Jakarta is served by the Soekarno-Hatta International Airport (CGK), around 25-30 km from the centre. Travel times depend a lot on day and time, so ask your accommodation to avoid tense moments spent sitting in traffic.

Taxis are available from the airport but they can be infrequent, resulting in large waiting times even for relatively small queues. There are different queues for different taxi companies. Queues for some of the more expensive taxis may be very short. A Silverbird (one of the more expensive ones) should cost Rp 150,000 to 200,000 to the centre.

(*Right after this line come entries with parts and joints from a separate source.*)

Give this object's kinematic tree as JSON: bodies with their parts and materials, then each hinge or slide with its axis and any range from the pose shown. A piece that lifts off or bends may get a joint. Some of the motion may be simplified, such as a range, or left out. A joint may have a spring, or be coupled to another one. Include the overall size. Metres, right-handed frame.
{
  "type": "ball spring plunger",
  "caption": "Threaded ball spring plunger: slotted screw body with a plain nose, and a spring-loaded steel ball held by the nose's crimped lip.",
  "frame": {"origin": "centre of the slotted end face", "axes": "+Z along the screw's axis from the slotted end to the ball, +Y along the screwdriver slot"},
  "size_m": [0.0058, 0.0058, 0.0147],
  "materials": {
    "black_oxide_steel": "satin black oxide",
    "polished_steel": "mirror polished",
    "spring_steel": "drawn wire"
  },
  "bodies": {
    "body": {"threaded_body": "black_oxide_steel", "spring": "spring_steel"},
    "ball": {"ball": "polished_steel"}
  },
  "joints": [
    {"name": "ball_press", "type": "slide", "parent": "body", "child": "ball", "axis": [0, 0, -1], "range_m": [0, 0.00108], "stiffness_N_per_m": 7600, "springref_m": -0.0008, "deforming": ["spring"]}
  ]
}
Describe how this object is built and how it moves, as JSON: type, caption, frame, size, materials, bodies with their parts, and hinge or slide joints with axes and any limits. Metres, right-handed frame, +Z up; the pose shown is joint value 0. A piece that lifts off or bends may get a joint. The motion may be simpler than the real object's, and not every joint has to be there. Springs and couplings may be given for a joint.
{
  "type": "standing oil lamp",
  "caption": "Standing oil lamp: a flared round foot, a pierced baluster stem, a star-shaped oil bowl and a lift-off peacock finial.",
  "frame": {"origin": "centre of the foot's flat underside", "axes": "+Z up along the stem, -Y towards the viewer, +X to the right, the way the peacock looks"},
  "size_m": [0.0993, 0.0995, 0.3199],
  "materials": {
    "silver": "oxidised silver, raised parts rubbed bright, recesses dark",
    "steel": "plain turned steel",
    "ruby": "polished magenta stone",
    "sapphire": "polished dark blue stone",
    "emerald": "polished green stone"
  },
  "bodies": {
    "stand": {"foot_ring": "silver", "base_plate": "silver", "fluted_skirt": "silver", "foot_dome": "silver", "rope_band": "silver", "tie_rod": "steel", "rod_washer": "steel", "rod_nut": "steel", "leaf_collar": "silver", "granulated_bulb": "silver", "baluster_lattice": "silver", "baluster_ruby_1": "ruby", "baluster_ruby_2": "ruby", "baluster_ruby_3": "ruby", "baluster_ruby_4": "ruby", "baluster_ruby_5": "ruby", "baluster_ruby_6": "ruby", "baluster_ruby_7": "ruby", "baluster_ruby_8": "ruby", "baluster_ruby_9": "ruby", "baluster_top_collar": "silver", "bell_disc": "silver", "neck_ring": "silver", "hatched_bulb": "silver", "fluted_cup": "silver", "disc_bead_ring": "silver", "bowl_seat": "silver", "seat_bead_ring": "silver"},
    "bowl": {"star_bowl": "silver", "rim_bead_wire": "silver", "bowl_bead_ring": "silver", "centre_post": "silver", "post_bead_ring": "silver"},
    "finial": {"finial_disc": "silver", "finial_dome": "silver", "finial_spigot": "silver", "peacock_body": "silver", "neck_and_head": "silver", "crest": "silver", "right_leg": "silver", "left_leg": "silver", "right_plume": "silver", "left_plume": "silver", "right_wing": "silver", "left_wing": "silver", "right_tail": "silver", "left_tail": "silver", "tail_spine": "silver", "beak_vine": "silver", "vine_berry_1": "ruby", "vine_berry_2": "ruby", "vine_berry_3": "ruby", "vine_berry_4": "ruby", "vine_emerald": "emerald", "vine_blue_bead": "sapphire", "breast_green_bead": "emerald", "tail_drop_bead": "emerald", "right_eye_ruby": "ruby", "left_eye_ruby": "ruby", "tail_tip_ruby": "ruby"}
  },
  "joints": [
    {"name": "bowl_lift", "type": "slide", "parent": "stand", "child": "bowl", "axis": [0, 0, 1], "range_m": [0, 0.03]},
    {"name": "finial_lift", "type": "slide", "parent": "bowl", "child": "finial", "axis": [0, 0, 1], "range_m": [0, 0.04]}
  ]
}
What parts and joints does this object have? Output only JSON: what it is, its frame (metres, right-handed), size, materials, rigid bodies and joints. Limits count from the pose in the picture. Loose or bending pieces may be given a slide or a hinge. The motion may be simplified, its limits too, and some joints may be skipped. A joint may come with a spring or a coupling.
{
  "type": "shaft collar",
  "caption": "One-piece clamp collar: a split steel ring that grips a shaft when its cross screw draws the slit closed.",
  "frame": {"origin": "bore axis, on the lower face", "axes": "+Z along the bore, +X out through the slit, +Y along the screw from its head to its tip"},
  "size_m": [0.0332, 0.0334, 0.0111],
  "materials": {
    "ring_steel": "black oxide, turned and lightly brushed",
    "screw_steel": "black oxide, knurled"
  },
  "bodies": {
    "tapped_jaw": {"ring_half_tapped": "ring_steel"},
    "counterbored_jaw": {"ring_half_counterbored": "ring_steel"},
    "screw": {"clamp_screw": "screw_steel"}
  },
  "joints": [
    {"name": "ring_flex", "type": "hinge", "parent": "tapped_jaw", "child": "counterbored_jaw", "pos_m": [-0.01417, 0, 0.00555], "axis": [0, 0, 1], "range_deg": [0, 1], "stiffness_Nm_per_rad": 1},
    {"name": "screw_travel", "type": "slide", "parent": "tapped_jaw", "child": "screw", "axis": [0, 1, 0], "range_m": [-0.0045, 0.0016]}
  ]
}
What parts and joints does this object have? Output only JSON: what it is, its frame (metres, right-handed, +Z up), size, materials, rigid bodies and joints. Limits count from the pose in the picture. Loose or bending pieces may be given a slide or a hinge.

There are many taxi companies within the city, such as Blue Bird and Silverbird. Other taxi companies, also reliable, such as White Horse, are attached to different hotels. Taxi fares are cheap compared to fares in Singapore or any Western city so travelling by taxi is a viable option. A Blue Bird from Plaza Indonesia to Hotel Merlynn Park (around 4 km) should be around Rp 20,000.

There is no metro but there is a suburban train network.

People are in general friendly but English is uncommon, compared to, say Bangkok. It is wise to learn a few phrases in Indonesian, especially for taxis. There was not a single sign in English at Monas, but signs were in English as well in Museum Wayang.

Know the address of your hotel, as well as a nearby landmark/main road. For example, Hotel Merlynn Park is on Jln K.H. Hasyim Azhari, however few taxi drivers understood this, as compared to a nearby main road Jln Gajah Mada.

Crossing roads requires more awareness of what is going on than knowledge of rules. A time we crossed, absolutely no one obeyed the pedestrian light outside the Jakarta Cathedral- this is because pedestrians do not obey traffic lights either. Cross with care! Take help of locals, or cross at a junction where there are other pedestrians.